▶ Problem
Return only the stretch of the material below that begins with the line containing "for name, build" and ends with the line containing "nodes[node].hide_render = nodes[node].hide_viewport", exactly; both of those lines belong to it.

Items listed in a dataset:
◇ ◇ ◇ ◇ ◇ ◇ ◇
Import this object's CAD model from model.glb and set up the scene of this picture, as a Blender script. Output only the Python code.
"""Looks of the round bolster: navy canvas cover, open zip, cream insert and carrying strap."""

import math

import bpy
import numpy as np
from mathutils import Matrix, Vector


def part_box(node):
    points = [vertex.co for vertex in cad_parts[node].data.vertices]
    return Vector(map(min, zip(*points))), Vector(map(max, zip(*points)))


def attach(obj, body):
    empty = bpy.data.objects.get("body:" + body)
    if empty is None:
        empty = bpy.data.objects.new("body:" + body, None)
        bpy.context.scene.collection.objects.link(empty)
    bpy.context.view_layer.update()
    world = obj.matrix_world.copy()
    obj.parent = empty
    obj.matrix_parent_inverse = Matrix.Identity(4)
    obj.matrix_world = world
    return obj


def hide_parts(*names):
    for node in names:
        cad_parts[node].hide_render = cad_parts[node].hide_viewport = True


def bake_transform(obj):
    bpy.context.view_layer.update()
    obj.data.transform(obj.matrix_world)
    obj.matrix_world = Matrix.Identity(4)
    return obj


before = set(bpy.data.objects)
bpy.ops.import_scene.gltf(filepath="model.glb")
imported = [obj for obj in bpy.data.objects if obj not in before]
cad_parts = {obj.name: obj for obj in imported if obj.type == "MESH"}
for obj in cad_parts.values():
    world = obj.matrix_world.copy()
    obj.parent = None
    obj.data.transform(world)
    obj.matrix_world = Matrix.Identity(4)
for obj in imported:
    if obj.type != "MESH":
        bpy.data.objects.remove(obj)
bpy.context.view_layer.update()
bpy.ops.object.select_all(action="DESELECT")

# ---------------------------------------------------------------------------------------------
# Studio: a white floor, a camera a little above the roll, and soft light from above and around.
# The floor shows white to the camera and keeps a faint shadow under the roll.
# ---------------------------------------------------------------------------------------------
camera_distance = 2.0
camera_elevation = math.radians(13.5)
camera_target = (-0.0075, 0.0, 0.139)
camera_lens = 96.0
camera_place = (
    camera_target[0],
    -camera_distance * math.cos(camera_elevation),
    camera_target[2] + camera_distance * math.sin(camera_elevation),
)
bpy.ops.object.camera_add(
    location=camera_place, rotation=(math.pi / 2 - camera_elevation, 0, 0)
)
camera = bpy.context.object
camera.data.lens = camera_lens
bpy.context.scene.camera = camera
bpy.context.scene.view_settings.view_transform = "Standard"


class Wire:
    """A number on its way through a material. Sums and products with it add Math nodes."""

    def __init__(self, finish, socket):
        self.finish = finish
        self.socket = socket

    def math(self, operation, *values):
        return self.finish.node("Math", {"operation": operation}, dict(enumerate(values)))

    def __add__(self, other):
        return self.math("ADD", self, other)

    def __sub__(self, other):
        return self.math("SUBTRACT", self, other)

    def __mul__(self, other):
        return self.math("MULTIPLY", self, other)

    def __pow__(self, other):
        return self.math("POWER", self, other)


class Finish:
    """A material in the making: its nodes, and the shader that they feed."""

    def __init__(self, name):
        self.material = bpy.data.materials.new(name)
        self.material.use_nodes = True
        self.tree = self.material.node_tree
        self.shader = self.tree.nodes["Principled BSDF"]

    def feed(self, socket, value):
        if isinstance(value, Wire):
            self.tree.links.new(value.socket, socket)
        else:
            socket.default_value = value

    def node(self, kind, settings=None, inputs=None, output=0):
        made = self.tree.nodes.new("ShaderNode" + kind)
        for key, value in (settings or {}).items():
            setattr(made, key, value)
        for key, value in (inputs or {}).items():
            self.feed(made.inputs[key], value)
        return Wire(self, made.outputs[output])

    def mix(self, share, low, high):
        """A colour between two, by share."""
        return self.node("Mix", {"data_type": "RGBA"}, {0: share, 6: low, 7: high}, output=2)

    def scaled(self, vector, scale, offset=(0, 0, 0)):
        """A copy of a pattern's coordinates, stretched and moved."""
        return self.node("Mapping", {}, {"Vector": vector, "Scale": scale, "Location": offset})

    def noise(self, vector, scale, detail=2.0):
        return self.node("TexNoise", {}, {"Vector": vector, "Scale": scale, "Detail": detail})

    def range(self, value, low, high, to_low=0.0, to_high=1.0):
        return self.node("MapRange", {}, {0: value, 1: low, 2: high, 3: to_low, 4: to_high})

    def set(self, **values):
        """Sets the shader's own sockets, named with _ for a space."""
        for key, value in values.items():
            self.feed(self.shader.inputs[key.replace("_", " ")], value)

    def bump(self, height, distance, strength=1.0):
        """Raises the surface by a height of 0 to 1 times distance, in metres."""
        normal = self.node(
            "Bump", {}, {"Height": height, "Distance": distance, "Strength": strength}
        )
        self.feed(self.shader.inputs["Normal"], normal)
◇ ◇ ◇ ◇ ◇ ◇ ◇
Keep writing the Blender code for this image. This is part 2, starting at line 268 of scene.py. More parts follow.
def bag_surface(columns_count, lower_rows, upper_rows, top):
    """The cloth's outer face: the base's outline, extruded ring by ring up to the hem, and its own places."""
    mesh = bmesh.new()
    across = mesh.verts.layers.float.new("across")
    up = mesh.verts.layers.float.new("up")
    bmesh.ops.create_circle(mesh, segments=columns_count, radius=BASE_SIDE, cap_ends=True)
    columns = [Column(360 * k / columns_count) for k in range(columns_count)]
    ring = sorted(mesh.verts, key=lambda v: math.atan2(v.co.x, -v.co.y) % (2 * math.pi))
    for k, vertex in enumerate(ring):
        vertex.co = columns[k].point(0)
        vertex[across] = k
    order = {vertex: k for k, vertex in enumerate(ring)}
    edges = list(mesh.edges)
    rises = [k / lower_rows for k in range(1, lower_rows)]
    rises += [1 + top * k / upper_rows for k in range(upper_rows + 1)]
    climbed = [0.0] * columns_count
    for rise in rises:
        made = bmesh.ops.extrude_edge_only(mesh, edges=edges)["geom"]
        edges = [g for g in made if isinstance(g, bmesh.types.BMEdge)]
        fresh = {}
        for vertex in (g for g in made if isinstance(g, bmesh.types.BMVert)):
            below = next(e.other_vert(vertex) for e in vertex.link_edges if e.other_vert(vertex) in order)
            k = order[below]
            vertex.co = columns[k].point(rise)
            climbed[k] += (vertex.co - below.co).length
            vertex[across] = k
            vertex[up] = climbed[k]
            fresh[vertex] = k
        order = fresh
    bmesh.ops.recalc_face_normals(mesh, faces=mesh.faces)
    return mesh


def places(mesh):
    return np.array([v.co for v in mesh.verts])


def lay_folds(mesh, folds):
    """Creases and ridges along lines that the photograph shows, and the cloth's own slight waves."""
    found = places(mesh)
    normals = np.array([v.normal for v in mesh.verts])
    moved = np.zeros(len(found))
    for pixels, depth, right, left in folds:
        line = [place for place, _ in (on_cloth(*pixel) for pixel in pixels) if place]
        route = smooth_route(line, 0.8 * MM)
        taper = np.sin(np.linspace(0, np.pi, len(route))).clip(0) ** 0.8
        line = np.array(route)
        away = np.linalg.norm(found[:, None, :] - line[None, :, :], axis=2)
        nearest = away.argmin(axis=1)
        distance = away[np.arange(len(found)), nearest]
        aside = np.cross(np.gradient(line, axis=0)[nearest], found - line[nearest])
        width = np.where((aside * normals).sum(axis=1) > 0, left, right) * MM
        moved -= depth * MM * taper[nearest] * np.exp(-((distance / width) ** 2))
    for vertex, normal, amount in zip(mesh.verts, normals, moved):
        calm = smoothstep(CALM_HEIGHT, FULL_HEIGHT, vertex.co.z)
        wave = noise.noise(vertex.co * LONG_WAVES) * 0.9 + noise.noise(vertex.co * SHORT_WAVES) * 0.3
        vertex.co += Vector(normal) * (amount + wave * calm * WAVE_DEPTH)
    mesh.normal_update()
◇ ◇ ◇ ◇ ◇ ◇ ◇
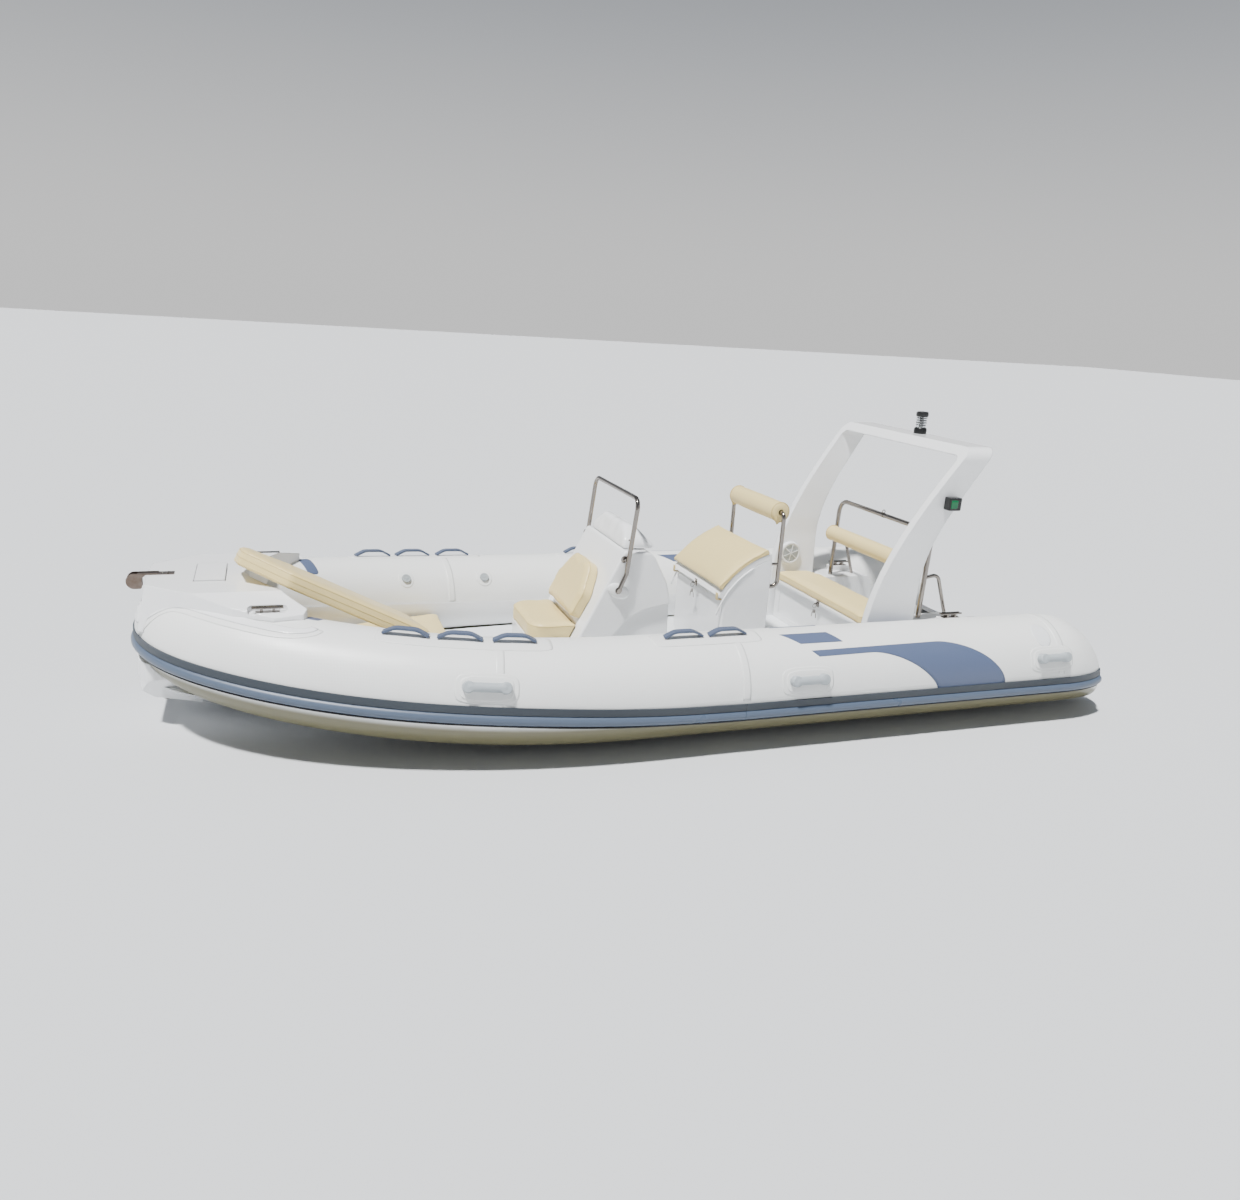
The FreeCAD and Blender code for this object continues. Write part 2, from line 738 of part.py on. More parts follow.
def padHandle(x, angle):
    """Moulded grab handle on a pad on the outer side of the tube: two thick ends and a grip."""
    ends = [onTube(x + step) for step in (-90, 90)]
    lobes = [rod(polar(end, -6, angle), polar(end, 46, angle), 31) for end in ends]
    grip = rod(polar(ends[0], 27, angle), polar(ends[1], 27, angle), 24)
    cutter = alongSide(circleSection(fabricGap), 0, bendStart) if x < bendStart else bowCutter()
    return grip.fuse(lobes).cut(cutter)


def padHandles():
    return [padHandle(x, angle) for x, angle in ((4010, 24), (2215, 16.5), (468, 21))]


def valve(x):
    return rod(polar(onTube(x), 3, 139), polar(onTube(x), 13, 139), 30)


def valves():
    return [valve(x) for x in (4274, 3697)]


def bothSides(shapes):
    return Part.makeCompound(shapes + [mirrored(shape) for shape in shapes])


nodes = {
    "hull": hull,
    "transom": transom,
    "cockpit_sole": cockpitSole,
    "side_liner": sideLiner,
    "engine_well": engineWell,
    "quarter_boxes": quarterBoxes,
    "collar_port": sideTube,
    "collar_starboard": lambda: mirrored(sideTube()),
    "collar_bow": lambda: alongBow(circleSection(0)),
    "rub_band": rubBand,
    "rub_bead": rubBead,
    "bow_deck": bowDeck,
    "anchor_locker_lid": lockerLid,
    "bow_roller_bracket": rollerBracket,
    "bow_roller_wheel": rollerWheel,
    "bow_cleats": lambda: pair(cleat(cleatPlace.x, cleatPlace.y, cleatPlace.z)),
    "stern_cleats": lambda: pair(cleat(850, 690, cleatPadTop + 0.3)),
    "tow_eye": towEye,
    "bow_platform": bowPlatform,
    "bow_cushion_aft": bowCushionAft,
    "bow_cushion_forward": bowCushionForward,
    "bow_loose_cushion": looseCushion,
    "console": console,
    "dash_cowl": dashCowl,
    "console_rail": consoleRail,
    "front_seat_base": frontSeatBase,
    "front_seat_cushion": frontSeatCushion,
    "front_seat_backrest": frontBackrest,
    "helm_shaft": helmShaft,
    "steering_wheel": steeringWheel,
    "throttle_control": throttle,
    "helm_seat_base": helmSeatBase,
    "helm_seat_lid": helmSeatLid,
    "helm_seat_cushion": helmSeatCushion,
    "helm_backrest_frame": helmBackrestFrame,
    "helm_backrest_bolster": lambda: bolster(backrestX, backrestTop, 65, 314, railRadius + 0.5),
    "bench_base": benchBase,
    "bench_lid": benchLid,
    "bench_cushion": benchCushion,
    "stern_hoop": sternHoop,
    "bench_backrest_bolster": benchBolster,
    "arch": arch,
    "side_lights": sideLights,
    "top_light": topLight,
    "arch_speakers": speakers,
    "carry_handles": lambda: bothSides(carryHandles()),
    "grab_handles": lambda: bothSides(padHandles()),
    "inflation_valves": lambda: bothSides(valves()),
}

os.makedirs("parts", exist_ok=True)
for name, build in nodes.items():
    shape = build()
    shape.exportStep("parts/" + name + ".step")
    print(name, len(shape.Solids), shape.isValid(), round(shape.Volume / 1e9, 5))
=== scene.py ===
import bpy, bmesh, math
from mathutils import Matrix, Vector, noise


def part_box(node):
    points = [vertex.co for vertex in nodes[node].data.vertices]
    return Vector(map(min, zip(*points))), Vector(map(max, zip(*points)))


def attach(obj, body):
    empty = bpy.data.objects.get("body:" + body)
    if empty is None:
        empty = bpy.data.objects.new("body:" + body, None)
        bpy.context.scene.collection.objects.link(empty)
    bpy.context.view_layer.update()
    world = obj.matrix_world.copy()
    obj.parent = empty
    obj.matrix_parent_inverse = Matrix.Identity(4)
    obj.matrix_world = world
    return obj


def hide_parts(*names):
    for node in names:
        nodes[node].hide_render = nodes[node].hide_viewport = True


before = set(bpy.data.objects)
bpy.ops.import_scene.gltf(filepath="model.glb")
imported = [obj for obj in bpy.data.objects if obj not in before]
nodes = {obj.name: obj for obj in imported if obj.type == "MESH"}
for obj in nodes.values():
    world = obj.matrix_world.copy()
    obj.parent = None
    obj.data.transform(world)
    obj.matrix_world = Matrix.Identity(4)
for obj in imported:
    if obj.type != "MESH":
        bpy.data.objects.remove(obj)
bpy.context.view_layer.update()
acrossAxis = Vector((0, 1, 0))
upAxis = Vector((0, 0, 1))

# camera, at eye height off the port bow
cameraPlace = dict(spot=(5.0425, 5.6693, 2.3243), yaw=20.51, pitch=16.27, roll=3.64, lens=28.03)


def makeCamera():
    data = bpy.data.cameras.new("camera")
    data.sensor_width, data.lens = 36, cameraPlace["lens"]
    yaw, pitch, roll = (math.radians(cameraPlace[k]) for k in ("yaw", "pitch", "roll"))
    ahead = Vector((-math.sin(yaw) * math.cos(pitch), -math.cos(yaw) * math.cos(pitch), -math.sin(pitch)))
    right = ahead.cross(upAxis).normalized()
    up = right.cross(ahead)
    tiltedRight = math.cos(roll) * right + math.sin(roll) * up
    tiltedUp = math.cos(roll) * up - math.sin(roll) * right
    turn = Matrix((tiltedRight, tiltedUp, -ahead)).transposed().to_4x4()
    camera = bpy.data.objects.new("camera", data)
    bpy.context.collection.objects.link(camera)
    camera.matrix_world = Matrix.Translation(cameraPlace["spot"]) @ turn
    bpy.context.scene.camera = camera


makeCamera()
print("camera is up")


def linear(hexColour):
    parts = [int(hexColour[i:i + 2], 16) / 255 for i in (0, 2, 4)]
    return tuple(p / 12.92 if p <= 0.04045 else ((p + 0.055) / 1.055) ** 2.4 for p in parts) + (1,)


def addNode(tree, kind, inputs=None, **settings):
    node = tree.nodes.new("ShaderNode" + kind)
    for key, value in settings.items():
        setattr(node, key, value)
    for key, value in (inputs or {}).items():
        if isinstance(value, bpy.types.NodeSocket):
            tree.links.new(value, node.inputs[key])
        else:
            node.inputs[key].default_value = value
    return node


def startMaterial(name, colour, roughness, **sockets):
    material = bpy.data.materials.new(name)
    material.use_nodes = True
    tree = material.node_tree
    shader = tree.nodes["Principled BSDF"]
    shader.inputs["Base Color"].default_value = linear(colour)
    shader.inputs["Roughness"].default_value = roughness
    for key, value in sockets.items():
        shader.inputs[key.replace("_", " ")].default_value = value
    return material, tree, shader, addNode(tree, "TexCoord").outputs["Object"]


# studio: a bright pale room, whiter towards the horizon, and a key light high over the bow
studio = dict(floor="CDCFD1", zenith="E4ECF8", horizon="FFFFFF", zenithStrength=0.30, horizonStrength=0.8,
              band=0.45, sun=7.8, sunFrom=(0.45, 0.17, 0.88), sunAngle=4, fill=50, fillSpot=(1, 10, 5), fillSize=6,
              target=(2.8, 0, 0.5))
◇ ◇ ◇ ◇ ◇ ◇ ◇
▶ Answer to the problem
for name, build in nodes.items():
    shape = build()
    shape.exportStep("parts/" + name + ".step")
    print(name, len(shape.Solids), shape.isValid(), round(shape.Volume / 1e9, 5))
=== scene.py ===
import bpy, bmesh, math
from mathutils import Matrix, Vector, noise


def part_box(node):
    points = [vertex.co for vertex in nodes[node].data.vertices]
    return Vector(map(min, zip(*points))), Vector(map(max, zip(*points)))


def attach(obj, body):
    empty = bpy.data.objects.get("body:" + body)
    if empty is None:
        empty = bpy.data.objects.new("body:" + body, None)
        bpy.context.scene.collection.objects.link(empty)
    bpy.context.view_layer.update()
    world = obj.matrix_world.copy()
    obj.parent = empty
    obj.matrix_parent_inverse = Matrix.Identity(4)
    obj.matrix_world = world
    return obj


def hide_parts(*names):
    for node in names:
        nodes[node].hide_render = nodes[node].hide_viewport = True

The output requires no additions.